Mas é a segurança que mais questões tem levantado. Após os atentados em Paris e Bruxelas, várias notícias avançavam que a JMJ poderia ser cancelada. As autoridades locais garantem que essa hipótese “nunca esteve em cima da mesa” e o discurso oficial é de tranquilidade.

“A segurança está no topo das nossas prioridades”, garante o vice-presidente do município, que acrescenta: “Cracóvia já acolheu várias peregrinações e visitas dos papas João Paulo II e Bento XVI. Passámos o teste de segurança e esperamos fazê-lo novamente este ano." Para a semana da JMJ estão destacados 6.500 polícias e dois mil bombeiros, sem contar com voluntários.

Também o governador da região, Jozef Pilch, garante que está tudo sob controlo. “Estamos preparados para imprevisibilidade do Papa Francisco. O Papa João Paulo II também não seguia o protocolo e as regras preparadas pela segurança. Estamos conscientes disso e preparados.”
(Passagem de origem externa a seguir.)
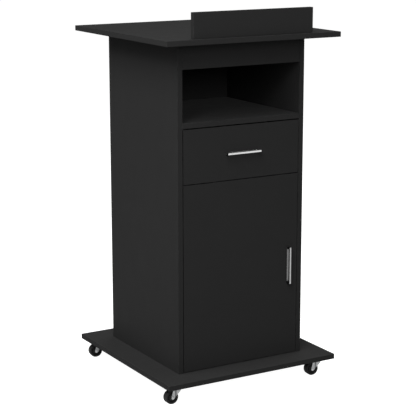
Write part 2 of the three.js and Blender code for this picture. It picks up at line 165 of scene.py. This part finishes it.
def add_floor():
    """A pale matt floor that fades into the white behind it."""
    mesh = bpy.data.meshes.new("floor")
    half = FLOOR_SIZE / 2
    corners = [(-half, -half, 0), (half, -half, 0), (half, half, 0), (-half, half, 0)]
    mesh.from_pydata(corners, [], [(0, 1, 2, 3)])
    floor = bpy.data.objects.new("floor", mesh)
    bpy.context.scene.collection.objects.link(floor)
    pale = bpy.data.materials.new("pale_floor")
    pale.use_nodes = True
    shader = pale.node_tree.nodes["Principled BSDF"]
    shader.inputs["Base Color"].default_value = FLOOR_COLOUR
    shader.inputs["Roughness"].default_value = 0.9
    shader.inputs["Specular IOR Level"].default_value = 0.1
    shader.inputs["Emission Color"].default_value = (1, 1, 1, 1)
    unseen = by_ray(pale.node_tree, "Is Glossy Ray", 0.0, FLOOR_GLOSS)
    glow = by_ray(pale.node_tree, "Is Camera Ray", unseen, FLOOR_WHITE)
    pale.node_tree.links.new(glow, shader.inputs["Emission Strength"])
    mesh.materials.append(pale)


def set_colour_view():
    view = bpy.context.scene.view_settings
    view.view_transform = "Standard"
    view.look = "None"


# ---- Material building --------------------------------------------------------------------------


class Finish:
    """A node material under construction, with one method for each kind of node it uses."""

    def __init__(self, name, colour, roughness, metallic=0.0, specular=0.5):
        self.material = bpy.data.materials.new(name)
        self.material.use_nodes = True
        self.tree = self.material.node_tree
        self.shader = self.tree.nodes["Principled BSDF"]
        self.shader.inputs["Base Color"].default_value = (*colour, 1)
        self.shader.inputs["Roughness"].default_value = roughness
        self.shader.inputs["Metallic"].default_value = metallic
        self.shader.inputs["Specular IOR Level"].default_value = specular
        coordinates = self.node("ShaderNodeTexCoord")
        self.place = coordinates.outputs["Object"]
        self.facing = coordinates.outputs["Normal"]
        self.bumped = None

    def node(self, kind, **settings):
        made = self.tree.nodes.new(kind)
        for key, value in settings.items():
            setattr(made, key, value)
        return made

    def feed(self, socket, value):
        """Sets a socket to a number or a vector, or links it to an output."""
        if isinstance(value, bpy.types.NodeSocket):
            self.tree.links.new(value, socket)
        else:
            socket.default_value = value

    def math(self, operation, a, b=0.0):
        made = self.node("ShaderNodeMath", operation=operation)
        self.feed(made.inputs[0], a)
        self.feed(made.inputs[1], b)
        return made.outputs[0]

    def vector(self, operation, a, b=(0, 0, 0)):
        made = self.node("ShaderNodeVectorMath", operation=operation)
        self.feed(made.inputs[0], a)
        self.feed(made.inputs[1], b)
        return made.outputs["Value" if operation in ("LENGTH", "DISTANCE") else "Vector"]

    def split(self, vector):
        made = self.node("ShaderNodeSeparateXYZ")
        self.feed(made.inputs[0], vector)
        return made.outputs[0], made.outputs[1], made.outputs[2]

    def noise(self, size, detail=2.0, stretch=(1, 1, 1), offset=0.0):
        """Noise whose grains are about size metres across, longer where stretch is over 1."""
        scaled = self.vector("DIVIDE", self.place, tuple(size * s for s in stretch))
        moved = self.vector("ADD", scaled, (offset, offset, offset))
        made = self.node("ShaderNodeTexNoise")
        made.inputs["Scale"].default_value = 1.0
        made.inputs["Detail"].default_value = detail
        self.feed(made.inputs["Vector"], moved)
        return made.outputs["Fac"]

    def remap(self, value, low, high, to_low=0.0, to_high=1.0):
        made = self.node("ShaderNodeMapRange")
        self.feed(made.inputs["Value"], value)
        for key, number in (("From Min", low), ("From Max", high), ("To Min", to_low), ("To Max", to_high)):
            self.feed(made.inputs[key], number)
        return made.outputs["Result"]

    def blend(self, amount, a, b):
        """Colour a where amount is 0 and b where it is 1."""
        made = self.node("ShaderNodeMix", data_type="RGBA")
        self.feed(made.inputs["Factor"], amount)
        for socket, colour in ((made.inputs["A"], a), (made.inputs["B"], b)):
            self.feed(socket, colour if isinstance(colour, bpy.types.NodeSocket) else (*colour, 1))
        return made.outputs["Result"]

    def colour(self, value):
        self.feed(self.shader.inputs["Base Color"], value)

    def roughness(self, value):
        self.feed(self.shader.inputs["Roughness"], value)

    def relief(self, height, depth):
        """Adds a bump of that depth in metres, on top of those added before."""
        made = self.node("ShaderNodeBump")
        made.inputs["Distance"].default_value = depth
        self.feed(made.inputs["Height"], height)
        if self.bumped is not None:
            self.feed(made.inputs["Normal"], self.bumped)
        self.bumped = made.outputs["Normal"]
        self.feed(self.shader.inputs["Normal"], self.bumped)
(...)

As fronteiras polacas serão controladas durante um mês. De 2 de Julho a 2 de Agosto será pedida identificação a quem entrar e sair do país. As autoridades admitem que “pode ser problemático”, devido ao grande fluxo de autocarros com grupos de jovens, que são esperados nessa altura. O aconselhável é ir com tempo e estar preparado para controlo de segurança em vários locais.

Cracóvia recebe mais de 10 milhões de turistas por ano, a maioria durante o Verão. Só na semana da JMJ são esperados quase 1,5 milhões de jovens.